What Was the Old System?

Until March 31, 2026, the NAV of Gold and Silver ETFs was calculated using a rather layered process. Fund houses in India used the AM fixing price published by the London Bullion Market Association (LBMA) as their starting point. Since this price is in US dollars and reflects international market conditions, several adjustments were needed before it could be used as an Indian valuation. These adjustments included currency conversion, customs duty, transportation costs, applicable taxes and levies, and even a notional premium or discount — all applied differently across asset management companies.

This meant two fund houses holding identical quantities of gold could arrive at slightly different NAVs simply because of how each applied these adjustments.

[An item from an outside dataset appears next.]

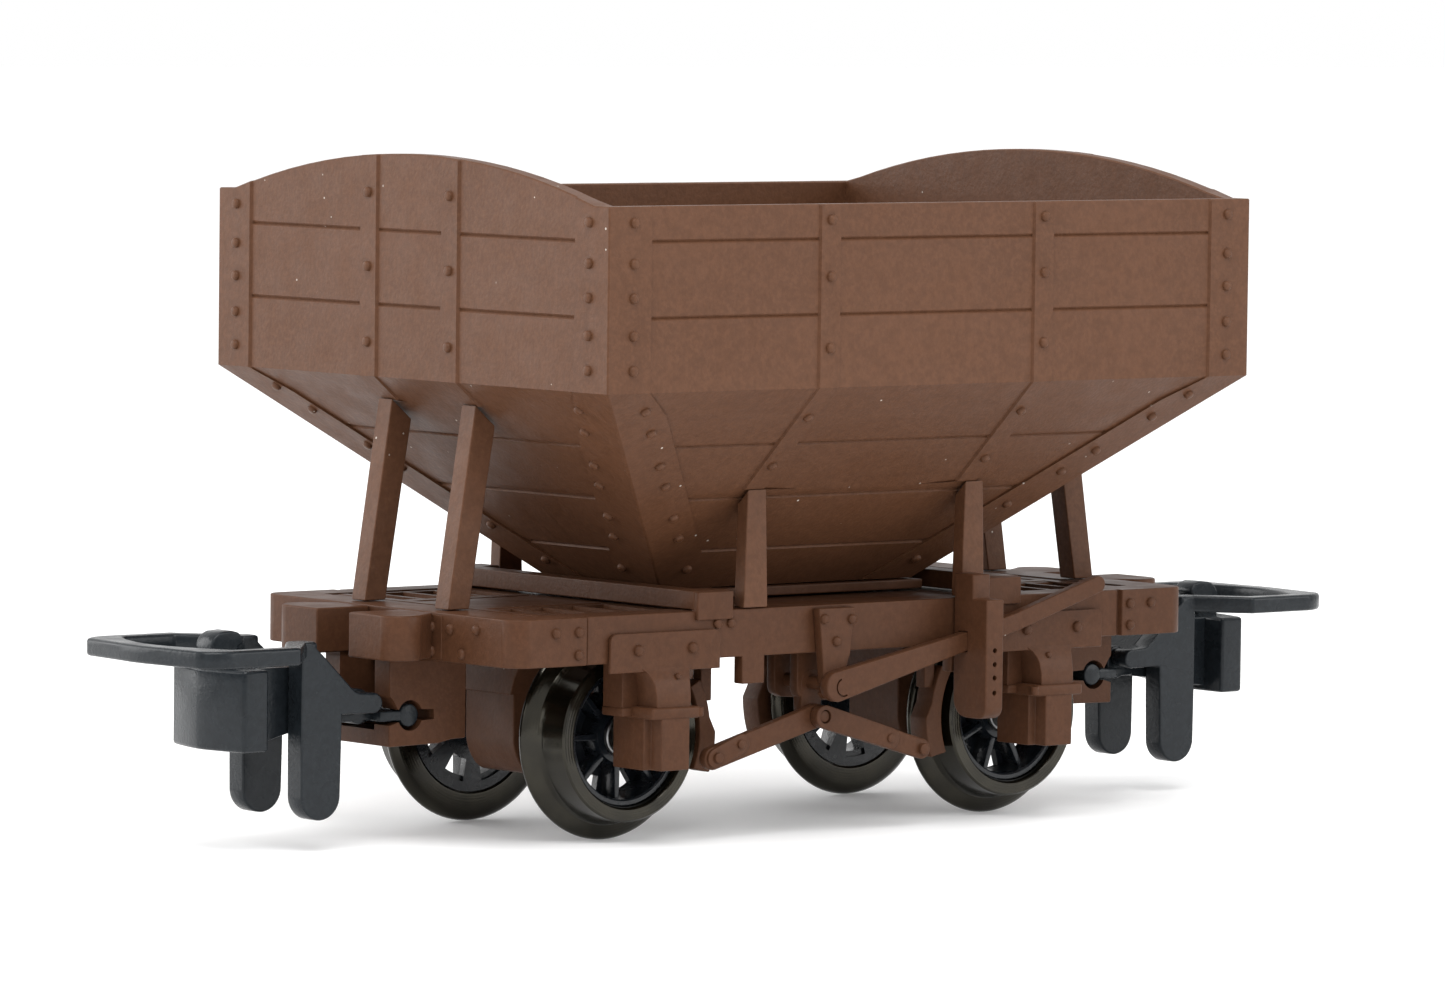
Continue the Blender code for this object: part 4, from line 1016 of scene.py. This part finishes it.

That inconsistency wasn't ideal for investors trying to compare schemes.

What Changes Now?

Under the new framework, mutual funds must use polled spot prices published by recognised Indian stock exchanges such as the Multi Commodity Exchange of India (MCX). These prices are derived from actual domestic market trades and physically settled contracts, making them more reflective of Indian supply-demand dynamics.

In simpler terms: the NAV of your Gold or Silver ETF will now be anchored to the same prices used for settling gold and silver derivative contracts on Indian exchanges — prices that already factor in domestic import duties, taxes, and market realities. Manual adjustments are significantly reduced, and valuation variation across fund houses is eliminated.

 Old vs New: A Quick Comparison

Aspect

Old Method

New Method

Price Source

LBMA AM Fixing (International)

Domestic Exchange Spot Price (MCX)

Currency

USD (converted to INR)

INR (direct)

Adjustments Required

Multiple — duty, taxes, transport, FX

Minimal

Uniformity Across Funds

Varied by fund house

Standardised for all

Regulatory Oversight

International body

SEBI-regulated exchanges

 Why Did SEBI Make This Change?

SEBI said the move has been taken to protect investor interests, promote the development of the securities market, and regulate valuation practices more effectively. The regulator also pointed out that since domestic exchanges operate under strict transparency and compliance requirements, their published prices are a more accountable and uniform source for valuation.

The decision followed deliberations in the Mutual Fund Advisory Committee and a stakeholder consultation process — meaning this wasn't a rushed change. It was a considered policy shift aligned with the newly notified SEBI (Mutual Funds) Regulations, 2026.

What Does This Mean for You as an Investor?

For existing holders of Gold or Silver ETFs, there is nothing to do. Your units remain the same, the underlying metal holdings remain the same. What changes is the methodology used to price those holdings daily.

If you are comparing two Gold ETFs from different fund houses, the difference in NAV will now reflect actual differences in the fund's holdings, costs, or efficiency — not differences in how each fund house applied the earlier LBMA-based calculation. This makes it meaningfully easier to compare schemes and evaluate tracking efficiency.

AMFI, in consultation with SEBI, will prescribe a uniform implementation policy ensuring all AMCs adopt the same valuation methodology — which eliminates one more variable from the comparison equation for investors.

The Bigger Picture

Gold ETF inflows more than doubled in January 2026 compared to December 2025, reaching ₹24,039 crore, while Silver ETFs recorded a net inflow of ₹9,463 crore in the same period. With investor interest in bullion-backed funds at record levels, getting the valuation framework right is not a minor administrative exercise. A domestic pricing anchor adds a layer of reliability to an already fast-growing segment of the mutual fund industry.

 Regulatory Reference

Circular Title: Valuation of Physical Gold and Silver Held by Mutual Fund Schemes

Circular No.: HO/(68)2026-IMD-POD-2/I/5780/2026

Issued by: Securities and Exchange Board of India (SEBI)

Date: February 26, 2026

Effective Date: April 1, 2026

Official Link: https://www.sebi.gov.in/legal/circulars/feb-2026/valuation-of-physical-gold-and-silver-held-by-mutual-fund-schemes_100001.html

 

Disclaimer: This article is for informational purposes only and does not constitute investment advice. Mutual fund investments are subject to market risks. Please read all scheme-related documents carefully before investing.